First of all, a disclaimer: I know “larsen” (Stefano Rodighiero) not just as an
ex-colleague (he is one of the most respected senior programmers at DADA in
Italy), or through the Italian Perl
community, but also as a good friend.
But of course, those were excellent reasons to look forward to his book: an
introduction to Perl in a pocket series of roughly the same format and price
point as the UK Teach Yourself
series. The community’s perl.it website lists
various resources including tutorials and books in English and Italian, but till now
they haven’t recommended an introductory book in Italian. I think that could be about
Modern Perl good practices
I’ve seen a lot of criticism of introductory books for propagating the kind of
cowboy Perl that gives the language a bad name. Right from the first chapter,
- CPAN for installing modules
- make test
- the Perl Community: where to find out more, get help, and improve your skills
- strict and warnings
He continues with this throughout: every chapter finishes with a list of
PODs and other resources to learn more. Variables are my‘d and code
is well formatted. Small sections going into good practices are dotted
strategically throughout the text, rather than consigned to an unread appendix:
for example, commenting and POD are detailed by page 55.
The first half of the book, Chapters 2-4 cover basic string and array
operations, control structures (with foreach covered before C-style
for, references and subroutines, scope, context, subroutine
references, map/grep (with an example on Schwartzian
Transform) and exceptions.
The book also covers Perl 5.10 features like say (which it uses
throughout) and given/when.
This is obviously quite a whistlestop tour, but is clearly structured,
with concepts introduced as they are needed, and with explicatory
diagrams where helpful.
Chapters 5-6 introduce packages and OO programming.
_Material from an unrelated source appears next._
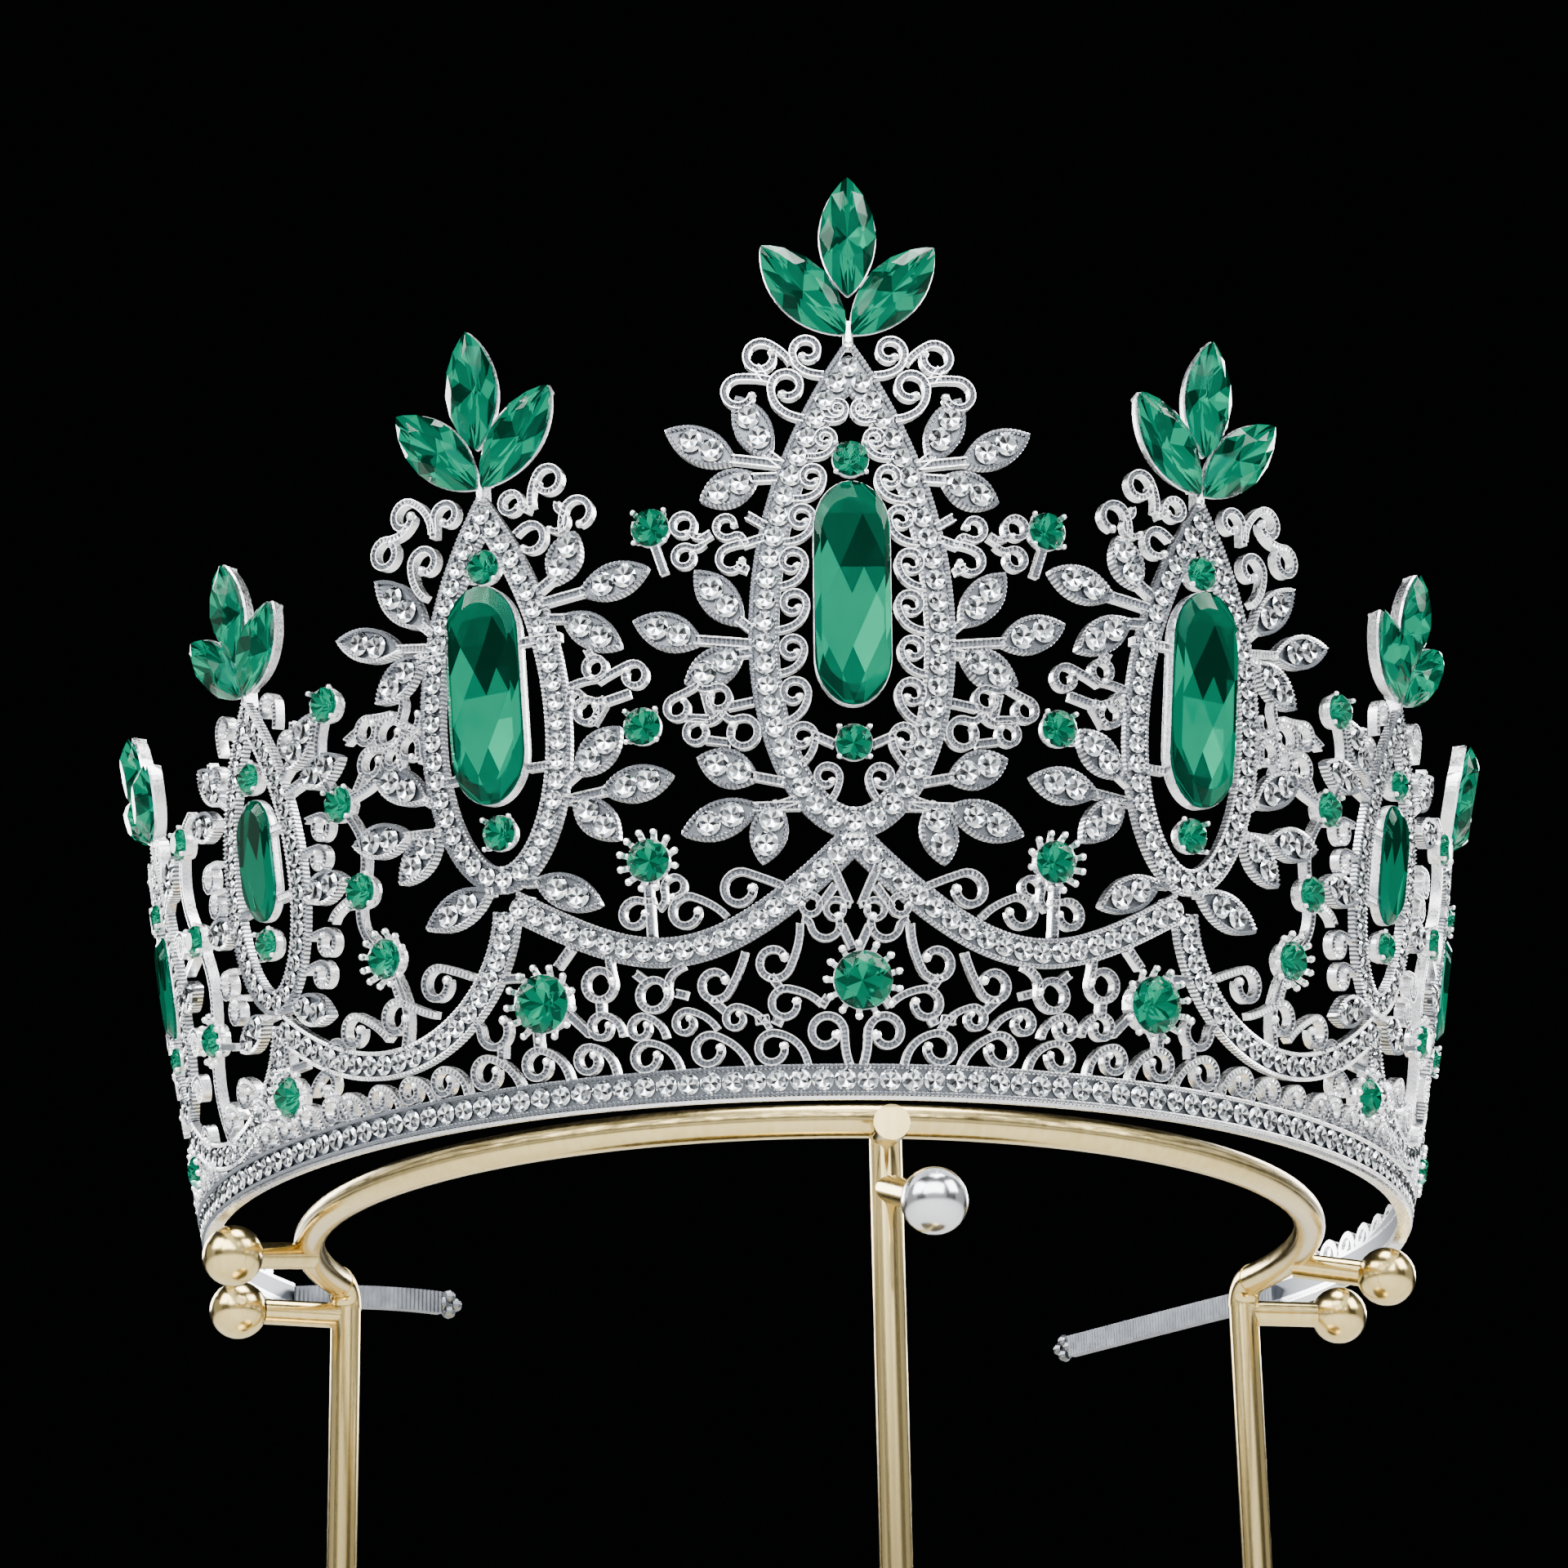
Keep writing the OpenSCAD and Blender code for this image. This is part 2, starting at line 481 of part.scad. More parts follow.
// Two clear stones lie in a row in each leaf of the three front panels
module leaf_crystals() {
    color("white") for (p = [3:5], v = leaves(p), side = [-1, 1]) {
        t = 0.5 + side * leaf_pitch / 2 / leaf_length(v);
        z = v[1] + (v[3] - v[1]) * t;
        on_wall(aside(angle_of(p), v[0] + (v[2] - v[0]) * t, z), z) translate([0, 0, leaf_air])
            cylinder(h = leaf_stone[1], r1 = leaf_stone[0], r2 = 0.62 * leaf_stone[0], $fn = round_n);
    }
}

// A straight wire from one place to another
module rod(from, to, d) {
    v = to - from;
    translate(from) rotate([0, acos(v[2] / norm(v)), atan2(v[1], v[0])])
        cylinder(h = norm(v), d = d, $fn = 32);
}

// Bent wire with its three legs, its pegs and their balls, all welded
module stand_wire() {
    turn = leg_angle - atan(bend_r / ring_r);
    leg_r = norm([ring_r, bend_r]);
    reach = turn + weld * 180 / PI / ring_r;
    ball_z = -ball_d / 2 - 2 * under_crown;
    front = at(front_leg, ring_r) + [0, ring_shift, 0];
    stub = [front[0], -stub_end, stub_z];
    color("palegoldenrod") union() {
        translate([0, 0, stand_h]) {
            translate([0, ring_shift, 0]) {
                rotate([0, 0, -90 - reach]) rotate_extrude(angle = 2 * reach, $fn = 96)
                    translate([ring_r, 0]) circle(d = wire_d, $fn = 32);
                for (s = [-1, 1]) rotate([0, 0, s * turn - 90]) mirror([0, s < 0 ? 1 : 0, 0])
                    translate([ring_r, 0, -bend_r]) rotate([90, 0, 90]) rotate_extrude(angle = 90, $fn = 48)
                        translate([bend_r, 0]) circle(d = wire_d + 2 * swell, $fn = 32);
            }
            for (v = PEGS) {
                ball = at(v[2], v[3]) + [0, 0, ball_z];
                rod(at(v[0], abs(v[0]) < leg_angle ? ring_r : leg_r) + [0, ring_shift, v[1]], ball, peg_d);
                translate(ball) sphere(d = ball_d, $fn = 32);
            }
            rod(front + [0, 0, stub_z], stub + [0, stub_disc[1] / 2, 0], peg_d);
            rod(stub + [0, stub_disc[1], -stub_drop], stub + [0, 0, -stub_drop], stub_disc[0]);
            rod(front + [0, 0, front_peg[0]], front_peg[1], peg_d);
            translate(front_peg[1]) sphere(d = ball_d, $fn = 32);
        }
        translate([0, ring_shift, base_t]) for (s = [-1, 1]) translate(at(s * leg_angle, leg_r))
            cylinder(h = stand_h - bend_r - base_t + weld, d = wire_d, $fn = 32);
        translate(front + [0, 0, base_t]) cylinder(h = stand_h - base_t, d = wire_d - 2 * swell, $fn = 32);
    }
}

module stand_base() {
    color("palegoldenrod") cylinder(h = base_t - under_crown, r = base_r, $fn = 96);
}

crown_frame();
stand_wire();
stand_base();
round_emeralds();
leaf_crystals();
for (p = [1:7]) {
    oval_emerald(p);
    base_emerald(p);
    for (i = [0:2]) finial_emerald(p, i);
}
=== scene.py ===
import math

import bpy
import numpy as np
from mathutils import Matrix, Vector


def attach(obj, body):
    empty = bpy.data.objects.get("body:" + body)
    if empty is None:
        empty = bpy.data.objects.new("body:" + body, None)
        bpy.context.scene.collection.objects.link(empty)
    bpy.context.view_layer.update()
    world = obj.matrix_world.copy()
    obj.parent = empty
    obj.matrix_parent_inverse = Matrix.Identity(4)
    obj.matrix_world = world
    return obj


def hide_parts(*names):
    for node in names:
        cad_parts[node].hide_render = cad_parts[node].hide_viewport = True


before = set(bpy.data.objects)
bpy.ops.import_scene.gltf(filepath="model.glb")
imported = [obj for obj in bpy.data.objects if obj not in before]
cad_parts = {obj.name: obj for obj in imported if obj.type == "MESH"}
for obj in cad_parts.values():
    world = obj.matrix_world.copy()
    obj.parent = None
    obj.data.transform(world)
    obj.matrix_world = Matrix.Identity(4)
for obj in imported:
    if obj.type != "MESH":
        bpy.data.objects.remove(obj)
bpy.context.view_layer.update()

# Camera
# The photo was taken from a little below the crown, with a long lens, so that the band's front curves up.
# The place, turn and lens come from a fit to where the band and the stones lie in it.
camera_data = bpy.data.cameras.new("camera")
camera_data.lens = 97.8
camera_data.sensor_width = 36
camera_data.clip_start = 0.01
camera = bpy.data.objects.new("camera", camera_data)
camera.location = (-0.04189, -0.54775, 0.02481)
camera.rotation_euler = [math.radians(v) for v in (109.13212, 1.01564, -3.81769)]
bpy.context.scene.collection.objects.link(camera)
bpy.context.scene.camera = camera

# Band
# A shallow channel of cast alloy, silver-plated, which the wall stands on. A beaded rail runs along its upper
# edge, and a plain lip with a second beaded rail along its lower one. Clear stones are glued in between.
STAND_H = 150.0  # height of the crown's lower edge above the table, mm
BAND_HALF = 118.0  # degrees that the band covers to each side
WALL_FOOT = 78.3  # radius of the wall's outer face at its foot, mm
WALL_LEAN = 0.216  # slope of the wall outwards at its foot
WALL_BEND = 0.00081  # how much of that slope is lost upwards, per mm
STEP = 0.27  # length of one half of a rib or bead along an edge, mm


def linear(text):
    """A colour written as an sRGB hex word, as linear light."""
    parts = [int(text[i:i + 2], 16) / 255 for i in (1, 3, 5)]
    return [v / 12.92 if v <= 0.04045 else ((v + 0.055) / 1.055) ** 2.4 for v in parts] + [1.0]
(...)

While it’s a short
overview, it covers the bases with inheritance, DESTROY, AUTOLOAD
(though is that a good thing? ;-), and some good practices like Module::Starter
Chapter 7 is a nice 25-page section on Regular Expressions with helpful diagrams,
examples and reference tables. Pleasingly, he finishes off by mentioning
Regexp::Common and cases not to use regexes for (HTML::TokeParser)
Finally, Chapter 8 takes us through Perl and the outside world. This is a mere
10 or so pages on file system tasks, and the same again split between CGI and
GUI programming. Given the importance of Perl for sysadmin glue and web
programming, this could be considered the book’s principal (only?) weakness.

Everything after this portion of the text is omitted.